Items from a dataset:
★ ★ ★ ★

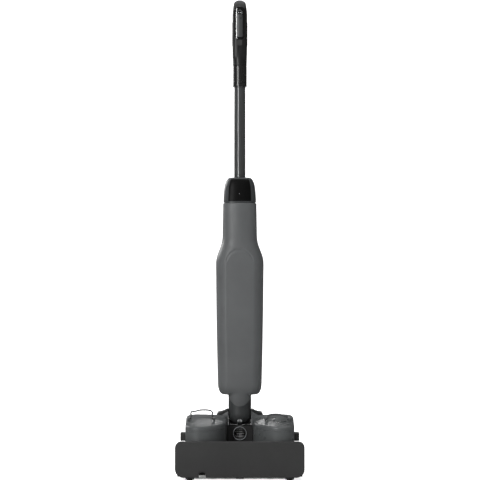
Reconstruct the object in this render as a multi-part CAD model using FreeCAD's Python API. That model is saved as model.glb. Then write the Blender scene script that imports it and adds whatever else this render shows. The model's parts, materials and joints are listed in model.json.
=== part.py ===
import FreeCAD, Part
import math
import os
from FreeCAD import Vector

# Cordless upright floor scrubber.  Millimetres, +Z up, the floor is z = 0, the front faces -Y,
# and x = 0, y = 0 is the middle of the head's footprint.

# Head footprint
HALF_DEPTH = 124.0
COVER_HALF_WIDTH = 150.4
COVER_LOW = 7.5
COVER_HIGH = 91.0
COVER_DEPTH = 11.5
COVER_WALL = 3.0
COVER_TOP_ROUND = 14.0
COVER_LOW_ROUND = 20.0
COVER_EDGE = 1.6
NOTCH_X = -87.0
NOTCH_HALF = 8.2
NOTCH_TALL = 9.0
NOTCH_BROW = 7.0
NOTCH_BROW_DEEP = 1.5
BUMP_HALF = 9.0
BUMP_DROP = 2.0
BUMP_ROUND = 3.0
GUIDE_TAB = 2.5
GUIDE_TAB_HALF = 4.5
GUIDE_SIDE_GAP = 0.5
GUIDE_RIM_GAP = 0.6

# Chassis
WALL = 3.0
FLOOR_Z = 9.0
CHASSIS_TOP = 69.0
CHASSIS_FRONT = -112.0
CHASSIS_REAR = 116.0
WING_HALF = 145.4
WING_REAR = 12.0
TUB_HALF = 124.0
REAR_CORNER = 18.0
CHAMBER_HALF = 131.0
CHAMBER_REAR = -44.0
BAY_WALL = 134.0
BAY_OUT = 143.0

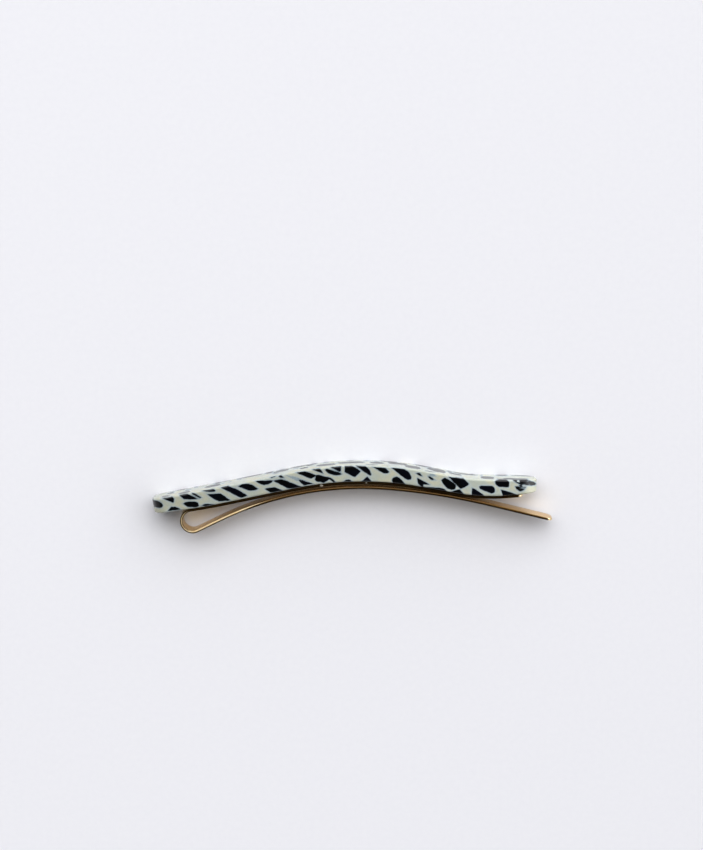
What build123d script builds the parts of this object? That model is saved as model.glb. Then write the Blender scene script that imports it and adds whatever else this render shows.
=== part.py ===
from math import atan2, cos, degrees, radians, sin
import os

from build123d import *

# Hair slide lying on one long side: X from the clip's loop to its open mouth,
# Y from the clip to the outer face of the bar, Z across the width. Millimetres.

# Bar
bar_length = 77.6          # along the underside, as the blank is cut
bar_width = 6.5
bar_thickness = 3.3        # over the arch
bar_end_radius = 2.5       # corners seen from the front
face_edge_radius = 0.35    # polished edge round the outer face
seat_edge_radius = 0.35    # polished edge round the underside

# Bends of the bar: radii on the underside, slopes in degrees
rise_angle = 11.8          # slope up from the loop end
fall_angle = 10.4          # slope down from the arch to the dip
face_tail_angle = -0.5     # slope of the outer face beyond the dip
loop_end_thinning = 3.0    # how much the underside closes on the outer face
open_end_thinning = 6.2
face_ease_angle = 0.9      # how much flatter the outer face starts at the loop end
arch_radius = 66.0
dip_radius = 44.0
thinning_radius = 100.0    # where the thin loop end starts
face_ease_radius = 300.0

# Straight runs of the underside, as shares of the length that the bends leave;
# the rest is the tail at the open end
loop_end_share = 0.2355
rise_share = 0.445
fall_share = 0.187
face_rise_share = 0.75     # of the rise: the part that the outer face runs beside

# Spring strip
strip_width = 4.8
strip_thickness = 0.55
strip_edge_radius = 0.2
strip_corner_radius = 1.3
loop_radius = 2.25         # on the strip's middle line
loop_inset = 7.3           # from the bar's loop end to where the strip leaves it
leg_inset = 2.8            # from the bar's open end to the tip of the fixed leg
free_run = 5.0             # straight start of the free leg, from the loop
free_tip_run = 12.5        # its straight end, beyond the last bend
leg_gap = 0.45             # between the legs over the arch
waist_gap = 0.12           # least distance between them, beyond the arch
easing_angle = 5.6         # last part of the arch, where the free leg eases to the waist
mouth_angle = 3.4          # how much steeper the free leg's end falls than the bar

# Adhesive film between the bar and the fixed leg
bond_gap = 0.15            # from the bar to the strip
film_clearance = 0.02      # kept above and below the film
film_margin = 0.25         # from each long edge of the strip
film_inset = 1.5           # from each end of the bonded length


def direction(angle):
    """Unit vector of a heading in degrees."""
    return Vector(cos(radians(angle)), sin(radians(angle)))


def bend(radius, turn):
    """A path's step round a bend: its length and its turn, positive to the left."""
    return (radius * abs(radians(turn)), turn)


def walk(point, heading, steps):
    """Point and heading at the end of a path of straight and bent steps."""
    for length, turn in steps:
        if turn == 0:
            point = point + direction(heading) * length
        else:
            radius = length / radians(turn)
            side = direction(heading + 90)
            heading += turn
            point = point + (side - direction(heading + 90)) * radius
    return point, heading


def stretch(steps, start, stop):
    """The part of a path's steps between two distances along it."""
    kept = []
    passed = 0
    for length, turn in steps:
        low = max(start - passed, 0)
        high = min(stop - passed, length)
        if high > low:
            kept.append((high - low, turn * (high - low) / length))
        passed += length
    return kept


def backwards(steps):
    """The same path walked from its other end."""
    return [(length, -turn) for length, turn in reversed(steps)]


def beside(steps, offset):
    """The steps of a path that runs beside another, offset to its left."""
    return [(length - offset * radians(turn), turn) for length, turn in steps]


def draw_rail(point, heading, steps, offset):
    """Draws a path shifted to its left by offset, and gives its two ends."""
    start = point + direction(heading + 90) * offset
    end = start
    for length, turn in beside(steps, offset):
        if turn == 0:
            rail = Line(end, end + direction(heading) * length)
        else:
            rail = JernArc(end, direction(heading), abs(length / radians(turn)), turn)
            heading += turn
        end = rail @ 1
    return start, end


def draw_band(point, heading, steps, left, right):
    """Draws the closed outline between two shifts of one path."""
    left_start, left_end = draw_rail(point, heading, steps, left)
    right_start, right_end = draw_rail(point, heading, steps, right)
    Line(left_start, right_start)
    Line(left_end, right_end)


# Path of the underside, from the loop end
underside_start = Vector(0, 0)
underside_heading = rise_angle - loop_end_thinning
thinning_bend = bend(thinning_radius, loop_end_thinning)
arch_bend = bend(arch_radius, -rise_angle - fall_angle)
dip_bend = bend(dip_radius, fall_angle + face_tail_angle + open_end_thinning)
straight = bar_length - thinning_bend[0] - arch_bend[0] - dip_bend[0]
loop_end_run = (loop_end_share * straight, 0)
rise_run = (rise_share * straight, 0)
fall_run = (fall_share * straight, 0)
tail_run = (straight - loop_end_run[0] - rise_run[0] - fall_run[0], 0)
to_arch = [loop_end_run, thinning_bend, rise_run]
to_dip = to_arch + [arch_bend, fall_run]
underside = to_dip + [dip_bend, tail_run]
underside_end, underside_end_heading = walk(underside_start, underside_heading, underside)

# Path of the outer face: square to both end faces
arch_start, arch_heading = walk(underside_start, underside_heading, to_arch)
face_arch_start = arch_start + direction(arch_heading + 90) * bar_thickness
face_rise = (face_rise_share * rise_run[0], 0)
face_ease = bend(face_ease_radius, face_ease_angle)
face_heading = rise_angle - face_ease_angle
ease_start, back_heading = walk(
    face_arch_start, rise_angle + 180, backwards([face_ease, face_rise])
)
face_end_run = (underside_start - ease_start).dot(direction(back_heading))
face_start = ease_start + direction(back_heading) * face_end_run
face_to_tail = [
    (face_end_run, 0),
    face_ease,
    face_rise,
    bend(arch_radius + bar_thickness, -rise_angle - fall_angle),
    fall_run,
    bend(dip_radius - bar_thickness, fall_angle + face_tail_angle),
]
face_tail_start, face_tail_heading = walk(face_start, face_heading, face_to_tail)
face_tail = (underside_end - face_tail_start).dot(direction(face_tail_heading))
face = face_to_tail + [(face_tail, 0)]
face_end = face_tail_start + direction(face_tail_heading) * face_tail

# Fixed leg's middle line, from the loop to its tip
strip_drop = bond_gap + strip_thickness / 2
bonded = stretch(underside, loop_inset, bar_length - leg_inset)
bond_start, bond_heading = walk(
    underside_start, underside_heading, stretch(underside, 0, loop_inset)
)
bond_end, bond_end_heading = walk(bond_start, bond_heading, bonded)
loop_start = bond_start - direction(bond_heading + 90) * strip_drop
loop_centre = loop_start - direction(bond_heading + 90) * loop_radius

# The free leg's first run and first bend bring it alongside the fixed leg at the
# start of the arch. One circle arc does that at just one slope and radius.
leg_drop = strip_drop + strip_thickness + leg_gap
reach = arch_start - direction(arch_heading + 90) * leg_drop - loop_centre
along = reach.dot(direction(arch_heading))
across = reach.dot(direction(arch_heading + 90))
approach_angle = 2 * degrees(atan2(across + loop_radius, along + free_run))
approach_reach = along - free_run * cos(radians(approach_angle))
approach_radius = approach_reach / sin(radians(approach_angle)) - loop_radius

# Loop, turned from the fixed leg's slope to the free leg's
free_rise_angle = arch_heading + approach_angle
loop_turn = bend(loop_radius, 180 + free_rise_angle - bond_heading)
loop_end, loop_end_heading = walk(loop_start, bond_heading + 180, [loop_turn])

# Over the arch the legs bend about one centre. Then a wider bend closes the free leg
# on the fixed one, and opens it to the mouth.
arch_centre = arch_start - direction(arch_heading + 90) * arch_radius
crest_radius = arch_radius - leg_drop
easing_start = easing_angle - fall_angle
easing_radius = crest_radius + (leg_gap - waist_gap) / (1 - cos(radians(easing_angle)))
free_tip_angle = -fall_angle - mouth_angle
free_leg = [
    (free_run, 0),
    bend(approach_radius, -approach_angle),
    bend(crest_radius, easing_start - arch_heading),
    bend(easing_radius, free_tip_angle - easing_start),
    (free_tip_run, 0),
]
free_tip, free_tip_heading = walk(loop_end, free_rise_angle, free_leg)

# The origin is under the middle of the whole slide
lowest = loop_centre.Y - loop_radius - strip_thickness / 2
highest = arch_centre.Y + arch_radius + bar_thickness
middle = Vector(-(face_start.X + free_tip.X) / 2, -(lowest + highest) / 2)
slide_plane = Plane(origin=(middle.X, middle.Y, 0))
strip_plane = slide_plane.offset((bar_width - strip_width) / 2)
film_plane = strip_plane.offset(film_margin)

# Bar of cellulose acetate: a bent strip with rounded ends and polished edges
with BuildPart() as acetate_bar:
    with BuildSketch(slide_plane):
        with BuildLine():
            draw_rail(underside_start, underside_heading, underside, 0)
            draw_rail(face_start, face_heading, face, 0)
            Line(underside_start, face_start)
            Line(underside_end, face_end)
        make_face()
    extrude(amount=bar_width)
    end_faces = acetate_bar.faces().sort_by(Axis.X)
    corners = (end_faces[:1] + end_faces[-1:]).edges().filter_by(Axis.Z, reverse=True)
    fillet(corners, bar_end_radius)
    face_side = acetate_bar.faces().filter_by(lambda side: side.normal_at().Y > 0.7)
    fillet(face_side.edges().filter_by(Axis.Z, reverse=True), face_edge_radius)
    seat_side = acetate_bar.faces().filter_by(lambda side: side.normal_at().Y < -0.7)
    fillet(seat_side.edges().filter_by(Axis.Z, reverse=True), seat_edge_radius)
acetate_bar.part.label = "acetate_bar"

# Spring clip: one strip, from the fixed leg's tip round the loop to the free tip
fixed_leg = beside(bonded, -strip_drop)
strip_path = backwards(fixed_leg) + [loop_turn] + free_leg
fixed_tip = bond_end - direction(bond_end_heading + 90) * strip_drop
tip_centres = [
    strip_plane.from_local_coords(Vector(tip.X, tip.Y, strip_width / 2))
    for tip in (fixed_tip, free_tip)
]
with BuildPart() as spring_clip:
    with BuildSketch(strip_plane):
        with BuildLine():
            draw_band(
                fixed_tip,
                bond_end_heading + 180,
                strip_path,
                strip_thickness / 2,
                -strip_thickness / 2,
            )
        make_face()
    extrude(amount=strip_width)
    tip_faces = ShapeList(
        spring_clip.faces().sort_by_distance(centre)[0] for centre in tip_centres
    )
    fillet(tip_faces.edges().filter_by(Axis.Z, reverse=True), strip_corner_radius)
    side_edges = spring_clip.faces().filter_by(Axis.Z).edges()
    long_edges = side_edges.filter_by(lambda edge: edge.length > 1.01 * strip_thickness)
    fillet(long_edges, strip_edge_radius)
spring_clip.part.label = "spring_clip"

# Film of clear adhesive that holds the fixed leg on the bar
film_path = stretch(underside, loop_inset + film_inset, bar_length - leg_inset - film_inset)
film_start, film_heading = walk(
    underside_start, underside_heading, stretch(underside, 0, loop_inset + film_inset)
)
with BuildPart() as adhesive_film:
    with BuildSketch(film_plane):
        with BuildLine():
            draw_band(
                film_start,
                film_heading,
                film_path,
                -film_clearance,
                film_clearance - bond_gap,
            )
        make_face()
    extrude(amount=strip_width - 2 * film_margin)
adhesive_film.part.label = "adhesive_film"

os.makedirs("parts", exist_ok=True)
export_step(acetate_bar.part, "parts/acetate_bar.step")
export_step(spring_clip.part, "parts/spring_clip.step")
export_step(adhesive_film.part, "parts/adhesive_film.step")
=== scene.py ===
import math
import random

import bmesh
import bpy
import numpy as np
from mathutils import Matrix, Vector


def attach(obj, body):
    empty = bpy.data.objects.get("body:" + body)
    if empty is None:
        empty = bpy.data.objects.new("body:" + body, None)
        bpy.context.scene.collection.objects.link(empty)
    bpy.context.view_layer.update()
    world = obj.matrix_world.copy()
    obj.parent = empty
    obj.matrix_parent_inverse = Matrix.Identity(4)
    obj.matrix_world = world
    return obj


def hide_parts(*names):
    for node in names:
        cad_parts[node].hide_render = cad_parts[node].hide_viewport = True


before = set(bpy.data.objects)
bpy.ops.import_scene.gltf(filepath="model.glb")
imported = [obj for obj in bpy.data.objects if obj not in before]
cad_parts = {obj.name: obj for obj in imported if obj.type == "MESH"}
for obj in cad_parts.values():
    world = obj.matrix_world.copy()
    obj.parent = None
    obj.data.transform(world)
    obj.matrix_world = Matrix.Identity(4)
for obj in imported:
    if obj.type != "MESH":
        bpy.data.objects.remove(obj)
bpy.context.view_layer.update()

MM = 0.001

# Bar, in millimetres and degrees
bar_length = 77.6
bar_width = 6.5
bar_thickness = 3.3
bar_end_radius = 2.5
face_edge_radius = 0.35
seat_edge_radius = 0.35
rise_angle = 11.8
fall_angle = 10.4
face_tail_angle = -0.5
loop_end_thinning = 3.0
open_end_thinning = 6.2
face_ease_angle = 0.9
arch_radius = 66.0
dip_radius = 44.0
thinning_radius = 100.0
face_ease_radius = 300.0
loop_end_share = 0.2355
rise_share = 0.445
fall_share = 0.187
face_rise_share = 0.75

# Spring strip
strip_width = 4.8
strip_thickness = 0.55
strip_edge_radius = 0.2
strip_corner_radius = 1.3
loop_radius = 2.25
loop_inset = 7.3
leg_inset = 2.8
free_run = 5.0
free_tip_run = 12.5
leg_gap = 0.45
waist_gap = 0.12
easing_angle = 5.6
mouth_angle = 3.4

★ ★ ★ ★

Instruction: What is wanted is an exact copy of the lines from the line containing "film_path = stretch(underside, loop_inset" to the line containing "obj.matrix_world = Matrix.Identity(4)", both lines included, and of no other line.

Completed task:
film_path = stretch(underside, loop_inset + film_inset, bar_length - leg_inset - film_inset)
film_start, film_heading = walk(
    underside_start, underside_heading, stretch(underside, 0, loop_inset + film_inset)
)
with BuildPart() as adhesive_film:
    with BuildSketch(film_plane):
        with BuildLine():
            draw_band(
                film_start,
                film_heading,
                film_path,
                -film_clearance,
                film_clearance - bond_gap,
            )
        make_face()
    extrude(amount=strip_width - 2 * film_margin)
adhesive_film.part.label = "adhesive_film"

os.makedirs("parts", exist_ok=True)
export_step(acetate_bar.part, "parts/acetate_bar.step")
export_step(spring_clip.part, "parts/spring_clip.step")
export_step(adhesive_film.part, "parts/adhesive_film.step")
=== scene.py ===
import math
import random

import bmesh
import bpy
import numpy as np
from mathutils import Matrix, Vector


def attach(obj, body):
    empty = bpy.data.objects.get("body:" + body)
    if empty is None:
        empty = bpy.data.objects.new("body:" + body, None)
        bpy.context.scene.collection.objects.link(empty)
    bpy.context.view_layer.update()
    world = obj.matrix_world.copy()
    obj.parent = empty
    obj.matrix_parent_inverse = Matrix.Identity(4)
    obj.matrix_world = world
    return obj


def hide_parts(*names):
    for node in names:
        cad_parts[node].hide_render = cad_parts[node].hide_viewport = True


before = set(bpy.data.objects)
bpy.ops.import_scene.gltf(filepath="model.glb")
imported = [obj for obj in bpy.data.objects if obj not in before]
cad_parts = {obj.name: obj for obj in imported if obj.type == "MESH"}
for obj in cad_parts.values():
    world = obj.matrix_world.copy()
    obj.parent = None
    obj.data.transform(world)
    obj.matrix_world = Matrix.Identity(4)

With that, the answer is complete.